В этом замечательном признании на лермонтовскую тему («Люблю мечты моей созданье») ключ к пониманию любовной лирики Ивана Бунина. И как внятна заключительная строфа этого стихотворения:
У Ивана Бунина есть рассказ «Осенью». В этом рассказе о любовном свидании столько печальной нежности и тишины, что, узнав его, нельзя не ценить бунинской лирики. «И когда я целовал атлас платья на ее коленях, – рассказывает поэт, – а она в ответ на мои бесконечные признания и планы на будущее тихо смеялась сквозь слезы и обнимала мою голову, я смотрел на нее с восторгом безумия, и в тонком звездном свете ее бледное, счастливое и усталое лицо казалось мне прекрасным, как у бессмертной».
Этот «тонкий звездный свет» и это лицо, «прекрасное, как у бессмертной» – все это к той же теме «печальной земной красоты» и неземной «светлой мечты».
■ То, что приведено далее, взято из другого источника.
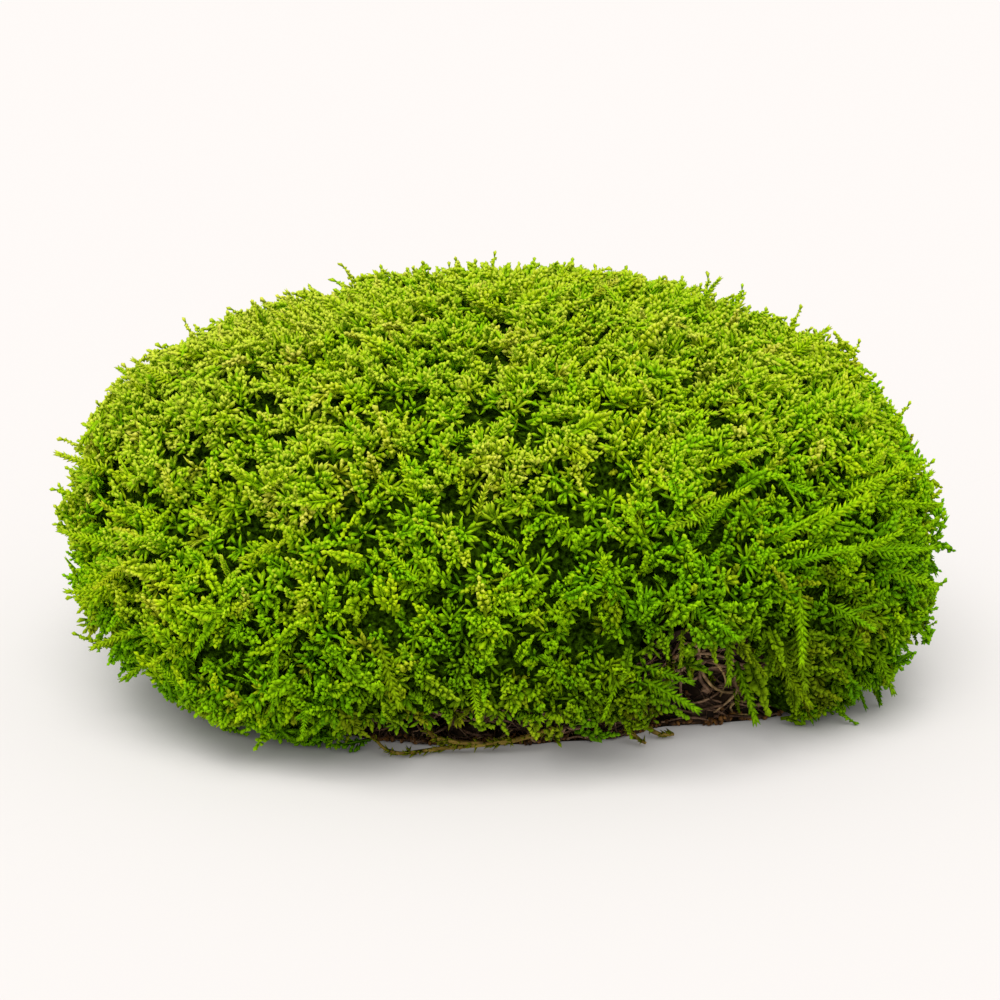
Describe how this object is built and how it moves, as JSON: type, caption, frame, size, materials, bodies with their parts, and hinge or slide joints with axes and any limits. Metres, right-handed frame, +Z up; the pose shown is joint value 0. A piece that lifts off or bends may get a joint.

В рассказе «Новый Год» – еще одно свиданье, странное свиданье мужа и жены, которые вдруг в деревенско и пустынной усадьбе очнулись от городской суеты, забыли свою повседневную враждебность друг к другу и отдались на миг любви. Жена выбежала ночью на снежный двор, кружилась при бледном свете месяца по белой земле и бормотала стихи о Татьяне, которая, как сказано, у Пушкина, «на месяц зеркало наводит».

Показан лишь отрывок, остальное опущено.